NOI MACERATESI

Migration

Gentile lettrice, le sue sono domande a cui è difficile, se non impossibile, rispondere. Quanto può essere straziante vedere il corpo di una persona cara, amata, martoriato dal dolore e dalla sofferenza, dall’immobilità, da un futuro che sembra una condanna inumana più che una promessa di vita. È lecito coltivare la speranza, credere che una soluzione magari domani potrebbe esserci. E ancora di più è lecito, per chi ha fede, confidare in Dio e nel fatto che nessun uomo dovrebbe permettersi di modificare i suoi piani, accettando quello che ci viene proposto. Ma è purtroppo altrettanto lecito dare ascolto a chi non ha più cuore per sopportare un dolore del genere, a chi chiede solo di essere liberato da un martirio inumano.

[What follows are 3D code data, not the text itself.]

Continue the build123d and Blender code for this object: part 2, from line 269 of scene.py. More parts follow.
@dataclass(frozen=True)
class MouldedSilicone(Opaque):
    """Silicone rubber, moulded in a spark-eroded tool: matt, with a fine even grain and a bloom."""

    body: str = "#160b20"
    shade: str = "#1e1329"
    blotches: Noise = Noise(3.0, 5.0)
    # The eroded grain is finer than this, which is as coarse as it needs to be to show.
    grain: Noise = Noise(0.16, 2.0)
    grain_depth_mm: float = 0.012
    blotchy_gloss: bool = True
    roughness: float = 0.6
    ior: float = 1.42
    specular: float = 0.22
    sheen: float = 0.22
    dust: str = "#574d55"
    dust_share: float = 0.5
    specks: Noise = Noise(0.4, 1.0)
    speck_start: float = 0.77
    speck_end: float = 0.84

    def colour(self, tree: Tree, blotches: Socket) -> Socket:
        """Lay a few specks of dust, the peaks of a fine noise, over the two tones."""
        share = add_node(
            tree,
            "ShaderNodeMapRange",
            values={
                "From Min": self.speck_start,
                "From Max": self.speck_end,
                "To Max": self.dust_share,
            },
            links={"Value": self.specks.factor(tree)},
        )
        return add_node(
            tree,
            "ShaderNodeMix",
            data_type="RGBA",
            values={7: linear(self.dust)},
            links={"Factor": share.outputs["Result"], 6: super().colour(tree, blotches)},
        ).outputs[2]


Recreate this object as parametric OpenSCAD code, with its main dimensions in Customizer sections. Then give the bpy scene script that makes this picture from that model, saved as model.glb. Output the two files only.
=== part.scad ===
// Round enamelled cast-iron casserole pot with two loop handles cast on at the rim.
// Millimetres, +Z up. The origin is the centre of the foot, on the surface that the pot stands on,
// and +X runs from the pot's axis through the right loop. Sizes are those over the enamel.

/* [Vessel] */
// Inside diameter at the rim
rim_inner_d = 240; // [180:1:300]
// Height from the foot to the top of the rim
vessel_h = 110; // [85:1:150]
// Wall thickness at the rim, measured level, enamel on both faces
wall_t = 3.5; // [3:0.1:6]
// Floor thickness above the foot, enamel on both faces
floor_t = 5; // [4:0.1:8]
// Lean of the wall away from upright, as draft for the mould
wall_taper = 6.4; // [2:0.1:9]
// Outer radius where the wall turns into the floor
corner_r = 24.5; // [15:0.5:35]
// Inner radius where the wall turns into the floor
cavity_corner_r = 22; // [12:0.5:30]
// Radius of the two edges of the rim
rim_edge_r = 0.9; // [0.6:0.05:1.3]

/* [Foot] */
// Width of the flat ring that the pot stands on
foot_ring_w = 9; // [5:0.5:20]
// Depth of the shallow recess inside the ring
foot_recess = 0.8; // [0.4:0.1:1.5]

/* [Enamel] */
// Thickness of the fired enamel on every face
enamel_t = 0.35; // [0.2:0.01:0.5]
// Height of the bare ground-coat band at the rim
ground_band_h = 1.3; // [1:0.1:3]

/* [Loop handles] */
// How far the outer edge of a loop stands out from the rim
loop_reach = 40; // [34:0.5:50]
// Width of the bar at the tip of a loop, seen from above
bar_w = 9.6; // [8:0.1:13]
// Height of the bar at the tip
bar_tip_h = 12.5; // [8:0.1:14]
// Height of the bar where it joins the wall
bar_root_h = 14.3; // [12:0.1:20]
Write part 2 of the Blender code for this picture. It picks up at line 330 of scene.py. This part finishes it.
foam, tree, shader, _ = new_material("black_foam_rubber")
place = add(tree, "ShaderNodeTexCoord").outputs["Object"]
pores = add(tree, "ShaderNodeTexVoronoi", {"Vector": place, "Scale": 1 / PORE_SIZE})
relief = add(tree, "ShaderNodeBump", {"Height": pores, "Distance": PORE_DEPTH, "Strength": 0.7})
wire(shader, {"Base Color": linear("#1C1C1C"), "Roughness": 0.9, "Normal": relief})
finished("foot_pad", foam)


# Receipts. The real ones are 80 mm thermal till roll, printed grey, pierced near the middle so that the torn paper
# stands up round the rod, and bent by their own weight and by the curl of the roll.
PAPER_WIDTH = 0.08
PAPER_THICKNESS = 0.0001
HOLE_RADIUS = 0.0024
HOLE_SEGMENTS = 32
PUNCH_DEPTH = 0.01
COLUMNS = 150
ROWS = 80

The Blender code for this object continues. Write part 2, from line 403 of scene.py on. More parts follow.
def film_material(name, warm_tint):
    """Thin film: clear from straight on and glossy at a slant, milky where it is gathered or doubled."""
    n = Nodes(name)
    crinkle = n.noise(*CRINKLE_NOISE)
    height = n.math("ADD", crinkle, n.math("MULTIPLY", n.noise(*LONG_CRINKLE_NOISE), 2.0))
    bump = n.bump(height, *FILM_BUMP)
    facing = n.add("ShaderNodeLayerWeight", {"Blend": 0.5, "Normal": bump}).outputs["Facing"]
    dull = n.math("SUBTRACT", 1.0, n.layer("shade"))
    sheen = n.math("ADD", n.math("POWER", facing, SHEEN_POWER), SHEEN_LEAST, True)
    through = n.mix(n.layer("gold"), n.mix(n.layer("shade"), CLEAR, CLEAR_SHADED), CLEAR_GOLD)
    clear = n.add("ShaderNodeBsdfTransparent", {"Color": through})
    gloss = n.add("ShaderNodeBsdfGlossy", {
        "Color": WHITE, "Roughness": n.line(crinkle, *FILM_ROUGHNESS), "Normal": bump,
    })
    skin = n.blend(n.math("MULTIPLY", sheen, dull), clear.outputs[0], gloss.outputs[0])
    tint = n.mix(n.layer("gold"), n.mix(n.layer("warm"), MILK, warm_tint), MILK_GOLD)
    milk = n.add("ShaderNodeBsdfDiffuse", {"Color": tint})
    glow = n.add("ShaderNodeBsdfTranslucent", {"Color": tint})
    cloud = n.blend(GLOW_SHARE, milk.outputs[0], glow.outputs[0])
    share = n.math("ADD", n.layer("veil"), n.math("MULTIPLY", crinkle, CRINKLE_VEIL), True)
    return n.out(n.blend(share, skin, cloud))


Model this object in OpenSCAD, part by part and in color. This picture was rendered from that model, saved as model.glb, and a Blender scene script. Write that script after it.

Come pure è lecito capire le difficoltà dei familiari, anche loro nel mezzo del dubbio e della disperazione. Al di là dei nostri principi e sentimenti privati, non potrebbe essere più rispettoso lasciare che in ogni singolo caso ci sia un margine di scelta, uno spazio entro il quale potersi determinare, aiutati, affiancati, ma comunque non lasciati soli a patire le nostre sofferenze?